Dataset extract:

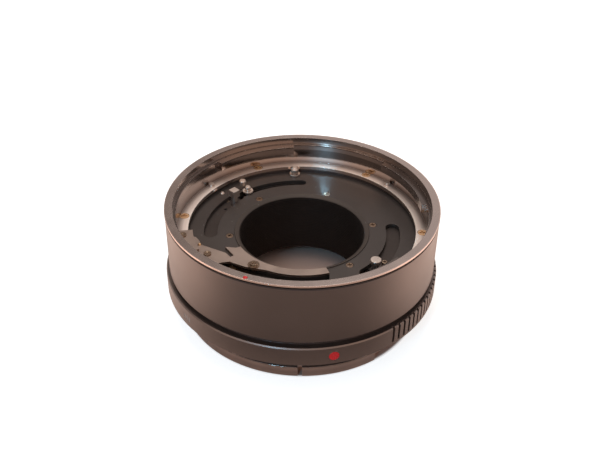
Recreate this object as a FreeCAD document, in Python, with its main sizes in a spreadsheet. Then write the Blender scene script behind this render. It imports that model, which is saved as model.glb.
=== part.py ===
import FreeCAD, Part
import math
import os
import Sketcher

# Automatic extension tube for a camera with a leaf-shutter lens.
# The origin is on the optical axis, in the end plane of the rear bayonet.
# +Z points along the axis, towards the lens. Lengths are millimetres, angles degrees.
# Angles run counter-clockwise from +X, seen from the lens side.

SIZES = {
    # Overall stack along the axis
    "male_length": 8.5,            # rear flange face to the end of the rear bayonet
    "extension": 28.0,             # rear flange face to front flange face
    "rim_radius": 41.5,            # outside of the bright front ring
    # Front bayonet ring
    "rim_lip": 0.9,                # height of the ring's outer lip
    "rim_width": 2.4,              # flat rim, from its outer edge inwards
    "step_depth": 2.3,             # rim to the step above the claws
    "step_width": 0.9,             # step between the rim's mouth and the wall below it
    "ring_wall": 1.4,              # ring wall round that space
    "ledge_depth": 8.8,            # rim to the inner ledge
    "ledge_width": 3.3,
    "ledge_thick": 1.1,
    "claw_thick": 2.7,
    "claw_reach": 1.7,             # claws stand this far out of the wall
    "claw_span": 42.0,             # degrees covered by one claw
    "claw_a": 3.0,                 # where each claw starts
    "claw_b": 95.0,
    "claw_c": 275.0,
    "ledge_screw_inset": 1.3,      # wall to the screws' circle
    "ledge_screw_start": 54.5,
    "ledge_head_radius": 1.5,
    "ledge_head_height": 0.5,
    "fine_thread_radius": 0.7,
    "ledge_screw_length": 3.4,
    "stop_pin_angle": 144.4,
    "second_pin_angle": 40.5,
    "stop_pin_inset": 1.3,         # wall to the circle of the two stop pins
    "lock_inset": 1.0,             # wall to the lock pin
    "stop_pin_radius": 0.9,
    "stop_pin_rise": 0.9,
    "front_dot_angle": 248.7,
    "front_dot_inset": 0.75,
    "front_dot_radius": 0.6,
    "dot_depth": 0.4,
    # Casing
    "rim_overhang": 0.1,           # front ring stands this far over the barrel
    "barrel_edge": 0.3,            # chamfer at the barrel's two outer edges
    "neck_wall": 5.6,              # barrel's wall inside the grip ring
    "groove_height": 1.3,          # dark groove between barrel and grip ring
    "grip_height": 6.6,
    "grip_stand": 1.0,             # grip ring stands this far over the barrel
    "neck_step": 1.2,              # barrel steps in by this much inside the grip ring
    "grip_lift": 0.2,              # grip ring ends this far above the flange face
    "grip_edge": 0.35,
    "groove_start": 309.0,         # first grip groove
    "groove_pitch": 3.05,          # degrees from one grip groove to the next
    "groove_width": 0.8,
    "groove_depth": 0.75,
    "groove_foot": 1.0,            # plain band under the grip grooves
    "rear_dot_angle": 283.0,
    "rear_dot_radius": 1.5,
    "tick_angle": 216.5,
    "tick_pitch": 1.6,
    "tick_width": 0.35,
    "tick_height": 2.0,
    "tick_depth": 0.15,
    "grub_angle": 60.0,
    "grub_pitch": 50.0,
    "grub_radius": 0.9,
    "grub_bite": 0.4,              # screw's depth in the barrel's neck
    "grub_sink": 0.4,              # its outer end under the grip ring's face
    "grub_socket": 0.7,
    # Front plate and baffle tube
    "plate_gap": 1.1,              # under the ledge to the top of the front plate
    "plate_thick": 1.2,
    "plate_lap": 0.6,              # front plate reaches this far under the ledge
    "tube_wall": 1.5,              # baffle tube's wall
    "lip_rise": 0.25,              # lip stands this far over the front plate
    "lip_slope": 0.75,             # height of the lip's sloped edge
    "tube_drop": 3.3,              # rear flange face to the lower end of the tube
    "hub_width": 4.4,              # tube's outside to the bore of the rings
    "plate_screw_offset": 1.6,     # tube's outside to the screws' circle
    "plate_screw_start": 9.0,
    "plate_head_radius": 1.15,
    "plate_head_height": 0.5,
    "plate_screw_length": 3.0,
    # Slots in the front plate
    "drive_slot_inset": 3.3,       # drive ring's edge to the middle of its slots
    "drive_slot_half": 2.1,
    "right_slot_end": 4.0,
    "right_slot_length": 52.0,
    "left_slot_end": 185.2,
    "left_slot_length": 46.0,
    "post_slot_inset": 3.5,
    "post_slot_half": 1.45,
    "post_slot_end": 90.5,
    "post_slot_length": 43.5,
    "window_offset": 2.9,          # tube's outside to the large front opening
    "window_margin": 2.5,          # front plate's edge to that opening
    "window_start": 216.0,
    "window_edge": 8.1,            # straight right-hand end, measured from the axis
    # Moving rings under the front plate
    "ring_space": 3.1,             # barrel's bore to the drive ring
    "drive_width": 6.3,
    "drive_thick": 1.4,
    "drive_start": -42.0,
    "drive_end": 200.0,
    "drive_relief_start": 50.0,    # cut-back that lets the release post pass
    "drive_relief_end": 137.0,
    "relief_inset": 2.3,
    "spacer_thick": 0.5,
    "spacer_width": 1.4,
    "release_width": 3.9,
    "release_thick": 1.3,
    "keeper_thick": 1.2,
    "keeper_lap": 1.0,             # keeper reaches this far under the rings
    "face_gap": 0.1,               # running gap between flat faces
    # Coupling pins on the moving rings
    "round_pin_angle": -39.0,
    "round_pin_inset": 0.3,        # inwards of the slot's middle
    "round_pin_radius": 1.05,
    "round_pin_head": 1.65,
    "round_pin_edge": 0.16,
    "round_pin_rise": 2.3,
    "square_pin_angle": 144.0,
    "square_pin_inset": 0.9,
    "square_pin_side": 2.5,
    "square_pin_turn": -9.0,       # head's turn from the radius
    "square_pin_rise": 4.2,
    "square_pin_height": 2.4,
    "ring_screw_angle": -32.0,
    "ring_screw_offset": 0.7,      # outwards of the slot's middle
    "ring_screw_sink": 0.2,        # its head under the front plate's face
    "ring_hole_angle": 152.5,
    "ring_hole_inset": 0.2,
    "ring_hole_radius": 0.45,
    "post_angle": 130.2,
    "post_radius": 0.7,
    "post_flange": 1.75,
    "post_tip": 0.95,
    "post_flange_thick": 0.5,
    "post_waist": 0.66,
    "post_waist_height": 0.4,
    "post_edge": 0.32,
    "post_rise": 2.4,
    # Forks that take the camera's coupling pins
    "fork_leg_inset": 0.2,         # drive ring's edge to the fork's leg
    "fork_leg_thick": 1.9,
    "fork_reach": 3.8,             # foot's reach inwards of its leg
    "fork_drop": 1.1,              # rear flange face to the end of the forks
    "fork_foot_thick": 2.0,
    "drive_fork_width": 5.0,
    "drive_fork_notch": 3.0,
    "release_leg_inset": 0.8,      # release ring's edge to its fork's leg
    "release_leg_thick": 1.8,
    "release_fork_reach": 2.6,
    "release_slot_room": 1.1,      # rear plate's slot inwards of the leg
    "release_fork_width": 4.0,
    "release_fork_notch": 2.0,
    "notch_end_gap": 0.3,
    # Fixed pins on the front plate
    "guide_pin_angle": 129.5,
    "guide_pin_inset": 4.1,        # front plate's edge to the pin
    "guide_pin_radius": 1.15,
    "guide_pin_rise": 2.9,
    "dome_pin_angle": 94.8,
    "dome_pin_inset": 2.5,
    "dome_pin_radius": 1.3,
    "dome_pin_flange": 1.75,
    "dome_flange_thick": 0.7,
    "dome_pin_waist": 0.78,
    "dome_waist_height": 0.38,
    "dome_pin_rise": 3.0,
    "rivet_angle": 142.2,
    "rivet_inset": 2.0,
    "rivet_radius": 0.8,
    "rivet_rise": 0.5,
    # Grey bracket
    "bracket_thick": 0.8,
    "strip_width": 2.9,            # tube's outside to the strip's outer edge
    "strip_start": 207.0,
    "strip_setback": 2.0,          # degrees from the strip's start under the lobe
    "strip_end": 290.0,
    "pad_start": 188.5,
    "pad_end": 206.0,
    "pad_overhang": 1.4,           # web stands this far inwards of the ledge
    "pad_inset": 0.3,              # wall to the pad
    "pad_screw_angle": 192.6,
    "pad_screw_inset": 1.6,
    "lobe_screw_angle": 207.1,
    "lobe_screw_inset": 4.3,       # front plate's edge to the screw
    "shoulder_angle": 234.2,
    "shoulder_head": 1.75,
    "washer_thick": 0.3,
    "bracket_head_height": 0.4,
    "bracket_pip_angle": 197.4,
    "bracket_pip_inset": 3.4,
    "bracket_pip_radius": 0.6,
    "bracket_pip_tip": 0.27,
    # Bayonet lock
    "lock_angle": 270.0,
    "lock_pin_radius": 1.0,
    "lock_pin_rise": 1.2,
    "lock_travel": 1.5,
    "cross_pin_rise": 1.2,         # lock pin's foot to its cross pin
    "cross_pin_radius": 0.5,
    "cross_pin_reach": 1.5,        # cross pin's end inwards of the barrel's bore
    "lock_spring_room": 5.6,       # lock pin's foot to the floor of its spring's hole
    "lock_coil_radius": 0.7,
    "lock_wire_radius": 0.14,
    "lock_coil_turns": 6,
    # Unlocking ring and its thumb piece
    "unlock_turn": 8.0,            # degrees that the unlocking ring turns
    "unlock_band": 2.7,            # barrel's bore to the ring's inner edge
    "unlock_depth": 16.8,          # rim to the ring's lower face
    "unlock_thick": 1.2,
    "cam_wall": 1.0,
    "cam_rise": 1.8,               # cross pin to the top of the cam wall
    "cam_margin": 3.5,
    "clip_thick": 0.6,
    "clip_reach": 1.2,
    "clip_bite": 0.6,              # clip's depth in its groove
    "clip_start": 286.0,
    "clip_span": 322.0,
    "thumb_angle": 92.0,
    "thumb_width": 10.0,
    "thumb_height": 5.0,
    "thumb_thick": 1.5,
    "thumb_arm_width": 6.0,
    "thumb_lap": 1.7,
    "thumb_slot_margin": 1.5,      # degrees of room beside the arm
    "thumb_ridge": 0.5,
    "thumb_groove_width": 0.7,
    "thumb_ridges": 5,
    # Rear plate, pillars and rear bayonet
    "flange_thick": 1.5,
    "rear_plate_thick": 1.2,
    "rear_seat_wall": 1.9,         # barrel's wall round the rear plate
    "flange_lap": 0.6,             # rear bayonet's flange beyond the rear plate
    "male_clearance": 0.4,         # between a front bayonet's claws and a rear bayonet
    "male_wall": 3.1,
    "male_edge": 0.7,
    "lug_reach": 1.5,
    "lug_thick": 3.3,
    "lug_gap": 0.05,
    "lug_a_start": 354.0,
    "lug_a_span": 43.0,
    "lug_b_start": 84.0,
    "lug_b_span": 43.0,
    "lug_c_start": 271.0,
    "lug_c_span": 35.0,
    "lug_d_start": 204.0,
    "lug_d_span": 65.0,
    "lock_notch_height": 2.4,
    "lock_notch_offset": 0.2,      # notch is centred this far outside the bayonet
    "rear_screw_inset": 1.5,
    "rear_screw_start": 30.0,
    "rear_head_radius": 1.0,
    "rear_screw_length": 5.5,
    "pillar_offset": 2.4,          # tube's outside to the pillars' circle
    "pillar_radius": 1.8,
    "pillar_start": 30.0,
    "pillar_screw_bite": 1.8,      # length of the screws inside the hub
    "pillar_head_radius": 1.4,
    "sweep_gap": 1.2,              # rear plate slot beyond a fork, each way
    # Travels of the two coupling rings
    "drive_turn": 38.0,
    "release_turn": 38.0,
    # Return spring of the release ring
    "return_coil_radius": 1.0,
    "return_wire_radius": 0.2,
    "return_coil_turns": 15,
    "return_spring_drop": 2.4,     # keeper to the spring's own axis
    "spring_post_angle": 172.0,
    "spring_post_radius": 0.6,
    "spring_post_tail": 1.0,       # post's end beyond the spring's axis
    # Fits
    "slip_gap": 0.05,              # parts pushed together
    "running_gap": 0.06,           # shafts that move in holes
    "cam_gap": 0.16,               # cross pin in the sloped cam slot
    "clear_gap": 0.3,              # parts that pass each other
}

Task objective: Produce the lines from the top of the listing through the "import Sketcher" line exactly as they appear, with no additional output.

Result of this task:
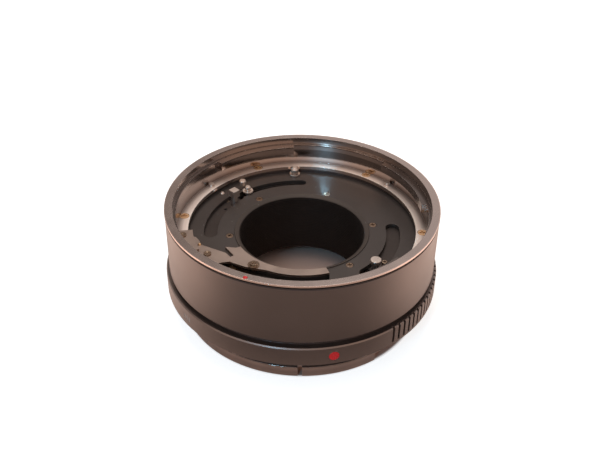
Recreate this object as a FreeCAD document, in Python, with its main sizes in a spreadsheet. Then write the Blender scene script behind this render. It imports that model, which is saved as model.glb.
=== part.py ===
import FreeCAD, Part
import math
import os
import Sketcher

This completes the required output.